◆ **What to produce**
Print each line exactly as it is given.
-- Begin --
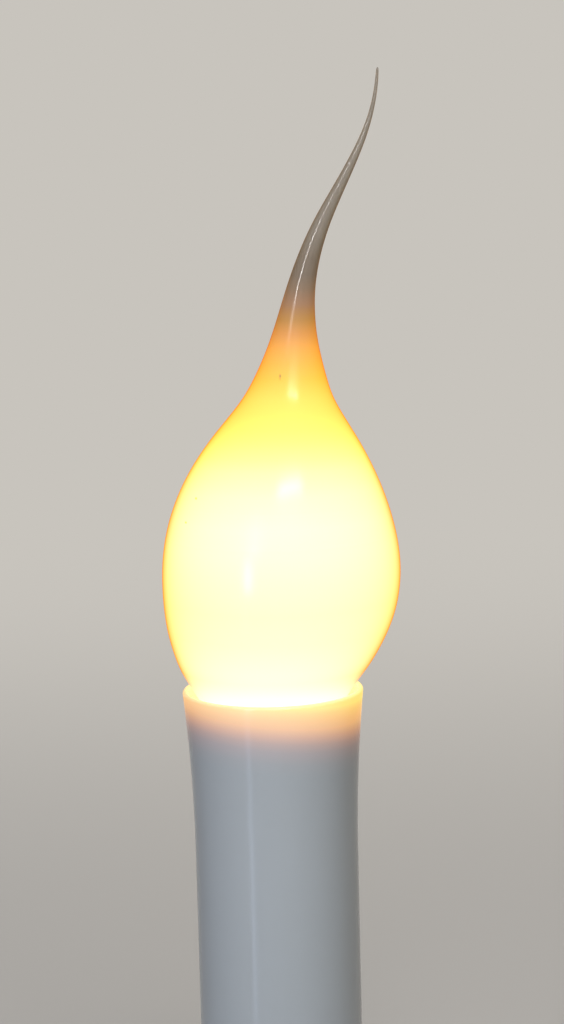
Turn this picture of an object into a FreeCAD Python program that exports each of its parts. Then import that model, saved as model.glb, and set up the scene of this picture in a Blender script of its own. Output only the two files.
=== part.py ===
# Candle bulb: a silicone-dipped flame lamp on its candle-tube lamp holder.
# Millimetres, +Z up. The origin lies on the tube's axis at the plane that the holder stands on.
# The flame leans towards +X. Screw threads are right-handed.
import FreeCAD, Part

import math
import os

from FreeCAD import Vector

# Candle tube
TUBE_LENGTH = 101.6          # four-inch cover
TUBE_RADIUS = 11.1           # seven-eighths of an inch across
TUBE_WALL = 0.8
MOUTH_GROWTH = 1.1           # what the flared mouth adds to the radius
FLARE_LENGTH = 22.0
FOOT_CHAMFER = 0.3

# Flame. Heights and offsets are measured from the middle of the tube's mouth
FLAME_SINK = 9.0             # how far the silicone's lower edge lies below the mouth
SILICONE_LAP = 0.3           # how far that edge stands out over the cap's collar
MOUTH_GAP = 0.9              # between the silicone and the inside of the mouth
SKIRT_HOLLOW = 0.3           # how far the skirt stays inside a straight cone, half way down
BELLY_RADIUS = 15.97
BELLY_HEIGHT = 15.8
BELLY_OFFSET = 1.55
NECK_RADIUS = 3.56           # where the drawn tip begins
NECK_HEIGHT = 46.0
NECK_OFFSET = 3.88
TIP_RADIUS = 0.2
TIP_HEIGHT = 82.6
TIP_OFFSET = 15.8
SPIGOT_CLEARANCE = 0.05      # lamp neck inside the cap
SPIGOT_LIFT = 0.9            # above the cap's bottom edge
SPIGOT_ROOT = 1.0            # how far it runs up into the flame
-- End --
◆ **Answer for the task**
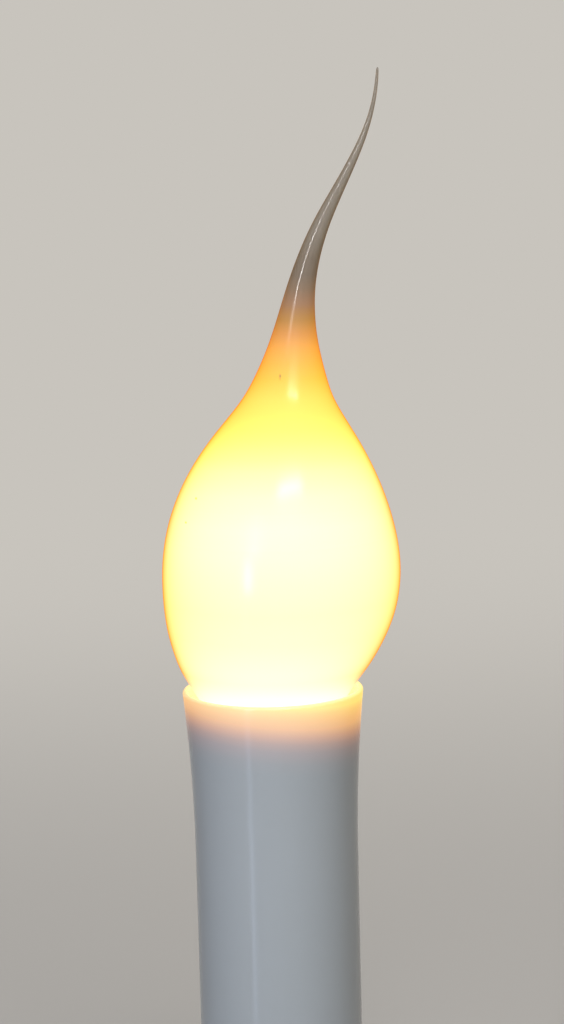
Turn this picture of an object into a FreeCAD Python program that exports each of its parts. Then import that model, saved as model.glb, and set up the scene of this picture in a Blender script of its own. Output only the two files.
=== part.py ===
# Candle bulb: a silicone-dipped flame lamp on its candle-tube lamp holder.
# Millimetres, +Z up. The origin lies on the tube's axis at the plane that the holder stands on.
# The flame leans towards +X. Screw threads are right-handed.
import FreeCAD, Part

import math
import os

from FreeCAD import Vector

# Candle tube
TUBE_LENGTH = 101.6          # four-inch cover
TUBE_RADIUS = 11.1           # seven-eighths of an inch across
TUBE_WALL = 0.8
MOUTH_GROWTH = 1.1           # what the flared mouth adds to the radius
FLARE_LENGTH = 22.0
FOOT_CHAMFER = 0.3

# Flame. Heights and offsets are measured from the middle of the tube's mouth
FLAME_SINK = 9.0             # how far the silicone's lower edge lies below the mouth
SILICONE_LAP = 0.3           # how far that edge stands out over the cap's collar
MOUTH_GAP = 0.9              # between the silicone and the inside of the mouth
SKIRT_HOLLOW = 0.3           # how far the skirt stays inside a straight cone, half way down
BELLY_RADIUS = 15.97
BELLY_HEIGHT = 15.8
BELLY_OFFSET = 1.55
NECK_RADIUS = 3.56           # where the drawn tip begins
NECK_HEIGHT = 46.0
NECK_OFFSET = 3.88
TIP_RADIUS = 0.2
TIP_HEIGHT = 82.6
TIP_OFFSET = 15.8
SPIGOT_CLEARANCE = 0.05      # lamp neck inside the cap
SPIGOT_LIFT = 0.9            # above the cap's bottom edge
SPIGOT_ROOT = 1.0            # how far it runs up into the flame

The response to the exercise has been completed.